Assign Clear Roles and Responsibilities
A common failure in incident response plans is vague ownership. Therefore, a plan must have an Incident Response Team (IRT). This team must comprise IT, security heads, executive leadership, the communications department, and legal counsel.
The plan must readily specify who:
- Declares an incident
- Approves external communication
- Engages law enforcement if necessary
- Corresponds with third-party vendors
During times of crisis, decision-making becomes faster and more effective when roles are defined in advance.
Test the Plan Before You Need It
A plan cannot just be left in a folder; it requires testing, or else it will fail in reality. It is essential to do cyber resilience exercises at least once a year. These include tabletop walkthroughs and crisis communication scenarios. You can simulate a ransomware attack or go through each step of your documented response. Also, have ready answers for unpleasant questions. What if backups fail? What if key personnel are unavailable?

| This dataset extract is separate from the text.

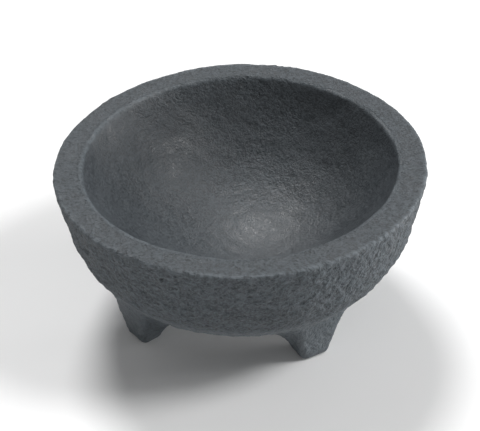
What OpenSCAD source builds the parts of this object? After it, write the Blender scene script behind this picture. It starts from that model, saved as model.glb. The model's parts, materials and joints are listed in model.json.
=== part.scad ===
// Molcajete: a stone grinding bowl on three stubby legs.
// Millimetres, +Z up. The origin is on the surface it stands on, under the centre of the bowl.
// Directions round the bowl are measured from the front, -Y, and grow towards +X.

/* [Bowl] */
// Diameter over the outer edge of the rim
rim_d = 200; // [160:5:260]
// Height of the rim above the surface the feet stand on
rim_h = 92; // [90:1:100]
// Width of the flat rim, from its outer edge to the mouth of the hollow
rim_w = 15; // [10:1:22]
// Depth of the grinding hollow below the rim
hollow_depth = 56; // [40:1:60]
// Height of the bowl from its underside to the rim
bowl_h = 70; // [66:1:72]
// Slope of the outer wall below the rim, in degrees from upright
wall_slope = 11; // [6:1:14]
// Radius of the haunch, where the wall turns under
haunch_r = 52; // [48:1:60]
// Rounding of the rim's outer edge
outer_edge_r = 1.5; // [0.5:0.5:4]
// Rounding of the lip at the mouth of the hollow
lip_r = 1.5; // [0.5:0.5:4]

/* [Legs] */
// Width of each foot where it stands, across the leg
foot_w = 16.5; // [12:0.5:20]
// Depth of each foot where it stands, towards the bowl's axis
foot_d = 12; // [8:0.5:14]
// Radius of the hollow curve of a leg's sides, which widen from foot to bowl
side_curve_r = 60; // [56:2:150]
// Radius of the curve where a leg's inner face runs into the underside
inner_curve_r = 18; // [10:1:19]
// Height at which a leg's outer face meets the wall, above the underside
root_rise = 12; // [10:1:14]
// Direction of the front right leg, in degrees from the front
front_right_at = 34; // [28:0.5:60]
// Direction of the front left leg
front_left_at = -59; // [-70:0.5:-45]
// Direction of the back leg
back_at = 167; // [150:1:200]
// Distance from the bowl's axis to the middle of the front right foot
front_right_reach = 62.5; // [56:0.5:66]
// Distance from the bowl's axis to the middle of the front left foot
front_left_reach = 65.5; // [56:0.5:67]
// Distance from the bowl's axis to the middle of the back foot
back_reach = 64; // [56:0.5:67]
// Turn of the front right leg about its own foot
front_right_turn = -6; // [-15:1:15]
// Turn of the front left leg about its own foot
front_left_turn = 7; // [-15:1:15]
// Turn of the back leg about its own foot
back_turn = 1; // [-15:1:15]

/* [Hidden] */
$fn = 96;
stone = [0.30, 0.32, 0.34];
leg_stone = [0.27, 0.29, 0.31];
front_is = -90;            // the angle of the front, -Y, from +X
rim_r = rim_d / 2;
mouth_r = rim_r - rim_w;
underside = rim_h - bowl_h;
// The hollow is part of a ball: its radius follows from its width at the rim and its depth.
hollow_r = (mouth_r * mouth_r + hollow_depth * hollow_depth) / (2 * hollow_depth);
hollow_z = rim_h - hollow_depth + hollow_r;
// The lip's rounding sits inside the stone, touching the rim's top and the ball of the hollow.
lip_z = rim_h - lip_r;
lip_x = sqrt(pow(hollow_r + lip_r, 2) - pow(hollow_z - lip_z, 2));
lip_end = atan2(hollow_z - lip_z, -lip_x);
// The haunch arc is tangent to the underside and to the sloping wall that starts at the rim's edge.
haunch_z = underside + haunch_r;
edge_x = rim_r - outer_edge_r;
edge_z = rim_h - outer_edge_r;
haunch_x = edge_x + (outer_edge_r - haunch_r - (edge_z - haunch_z) * sin(wall_slope))
    / cos(wall_slope);
// The middle of a leg's outer face meets the bowl's wall here.
root_z = underside + root_rise;
root_r = haunch_x + sqrt(pow(haunch_r, 2) - pow(haunch_z - root_z, 2));
overlap = 5;               // how far a leg's blank runs on inside the bowl before it is cut
leg_top = root_z + overlap;

// Points along an arc about [x, z], from one angle to another.
function arc(x, z, r, from, to, steps) =
    [for (i = [0 : steps]) let (a = from + (to - from) * i / steps) [x + r * cos(a), z + r * sin(a)]];

// The outside of the bowl, from the axis at the underside up to the rim's outer edge.
function outside() = concat(
    [[0, underside]],
    arc(haunch_x, haunch_z, haunch_r, -90, -wall_slope, 16),
    arc(edge_x, edge_z, outer_edge_r, -wall_slope, 90, 5)
);

// The hollow, from the lip down to its middle.
function inside() = concat(
    arc(lip_x, lip_z, lip_r, 90, lip_end, 5),
    arc(0, hollow_z, hollow_r, lip_end - 180, -90, 22)
);

// The bowl's body before it is hollowed, which the legs are fitted to.
module bowl_blank() {
    rotate_extrude() polygon(concat(outside(), [[0, rim_h]]));
}

module bowl() {
    color(stone) rotate_extrude() polygon(concat(outside(), inside()));
}

// The inner side of a leg: upright at the foot, then curving in under the bowl.
// x is the distance from the bowl's axis.
function leg_side(reach) = let (heel = reach - foot_d / 2) concat(
    [[heel, 0], [rim_r, 0], [rim_r, leg_top], [heel - inner_curve_r, leg_top]],
    arc(heel - inner_curve_r, underside + 1 - inner_curve_r, inner_curve_r, 90, 0, 6)
);

// The outer side of a leg: a cone about the bowl's axis that leans out to meet the wall.
function leg_outer(reach) =
    [[0, 0], [reach + foot_d / 2, 0], [root_r, root_z], [root_r, leg_top], [0, leg_top]];

// One edge of a leg seen from outside: upright at the foot, then sweeping out in a hollow curve.
function leg_edge() =
    arc(foot_w / 2 + side_curve_r, 0, side_curve_r, 180, 180 - asin(leg_top / side_curve_r), 8);

function mirrored(points) = [for (i = [len(points) - 1 : -1 : 0]) [-points[i][0], points[i][1]]];

// A squared block with a leg's inner side and its two edges, standing along +X.
module leg_blank(reach) {
    intersection() {
        rotate([90, 0, 0]) linear_extrude(rim_r, center = true) polygon(leg_side(reach));
        rotate([90, 0, 90]) linear_extrude(rim_r) polygon(concat(leg_edge(), mirrored(leg_edge())));
    }
}

// A leg at one direction round the bowl, cut to sit against the bowl's body.
module leg(at, reach, turn) {
    difference() {
        intersection() {
            rotate(at + front_is)
                translate([reach, 0, 0])
                    rotate(turn)
                        translate([-reach, 0, 0]) leg_blank(reach);
            rotate_extrude() polygon(leg_outer(reach));
        }
        bowl_blank();
    }
}

module leg_front_left() {
    color(leg_stone) leg(front_left_at, front_left_reach, front_left_turn);
}

module leg_front_right() {
    color(leg_stone) leg(front_right_at, front_right_reach, front_right_turn);
}

module leg_back() {
    color(leg_stone) leg(back_at, back_reach, back_turn);
}

bowl();
leg_front_left();
leg_front_right();
leg_back();
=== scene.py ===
"""Molcajete: a bowl of dark basalt on three stubby legs, carved from one block.

The whole block is shaped first, as one continuous skin of stone, and the bowl and the
legs are then sawn out of it, so that their surfaces run on across the joints.
Lengths are in metres. Directions round the bowl are measured from the front, -Y.
"""

import json
import math

import bmesh
import bpy
import numpy as np
from bpy.props import FloatProperty, FloatVectorProperty, IntProperty, PointerProperty
from mathutils import Euler, Matrix, Vector
from mathutils.kdtree import KDTree


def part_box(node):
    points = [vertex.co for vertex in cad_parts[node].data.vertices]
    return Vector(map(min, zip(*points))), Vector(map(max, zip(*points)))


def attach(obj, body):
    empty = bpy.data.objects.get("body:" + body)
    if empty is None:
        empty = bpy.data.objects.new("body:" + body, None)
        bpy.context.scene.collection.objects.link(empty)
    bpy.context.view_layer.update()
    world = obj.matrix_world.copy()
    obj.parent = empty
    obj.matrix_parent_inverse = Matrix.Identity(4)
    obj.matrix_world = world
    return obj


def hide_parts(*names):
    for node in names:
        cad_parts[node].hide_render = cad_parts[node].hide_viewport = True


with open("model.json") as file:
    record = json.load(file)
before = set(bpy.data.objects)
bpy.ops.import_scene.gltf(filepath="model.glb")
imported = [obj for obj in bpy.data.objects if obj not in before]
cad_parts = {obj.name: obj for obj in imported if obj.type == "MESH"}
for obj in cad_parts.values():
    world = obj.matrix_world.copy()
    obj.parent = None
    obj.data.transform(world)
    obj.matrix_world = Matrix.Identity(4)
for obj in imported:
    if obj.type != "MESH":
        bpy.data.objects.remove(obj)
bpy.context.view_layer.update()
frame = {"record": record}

bl_info = {
    "name": "Molcajete",
    "version": (1, 0, 0),
    "blender": (4, 5, 0),
    "location": "3D View > Sidebar > Molcajete",
    "description": "Carves a stone molcajete round its packed frame",
    "category": "Object",
}

MM = 0.001
BOWL_LOW, BOWL_HIGH = (Vector(corner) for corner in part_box("bowl"))
RIM_RADIUS = (BOWL_HIGH.x - BOWL_LOW.x) / 2
RIM_HEIGHT = BOWL_HIGH.z
UNDERSIDE = BOWL_LOW.z
LEGS = ("leg_front_left", "leg_front_right", "leg_back")
FEET = {
    mount["name"].replace("foot", "leg", 1): Vector(mount["pos_m"])
    for mount in frame["record"]["mounts"]
}
BLOCK = "stone_block"


# Sizes and colours that a user would change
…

Opt for red team/blue team exercises; they add another layer. They test detection and response in a controlled environment. Testing must not be ignored, as it uncovers blind spots and missed vulnerabilities. So you can fix them before attackers find them.
Final Thoughts
A cyber incident response plan is your organization's go-to guide under pressure. Without it, even the most skilled teams hesitate. With it, they act decisively. Ensure that the plan is clearly recorded and assign ownership. Do not forget to test it regularly. Furthermore, update it often, as cyberattacks change constantly, so your plan must evolve as well. Remember, preparation won't stop any breach, but it can determine how well you survive one. Considering that attacks are inevitable, an incident response plan reduces the potential risk and corresponding chaos.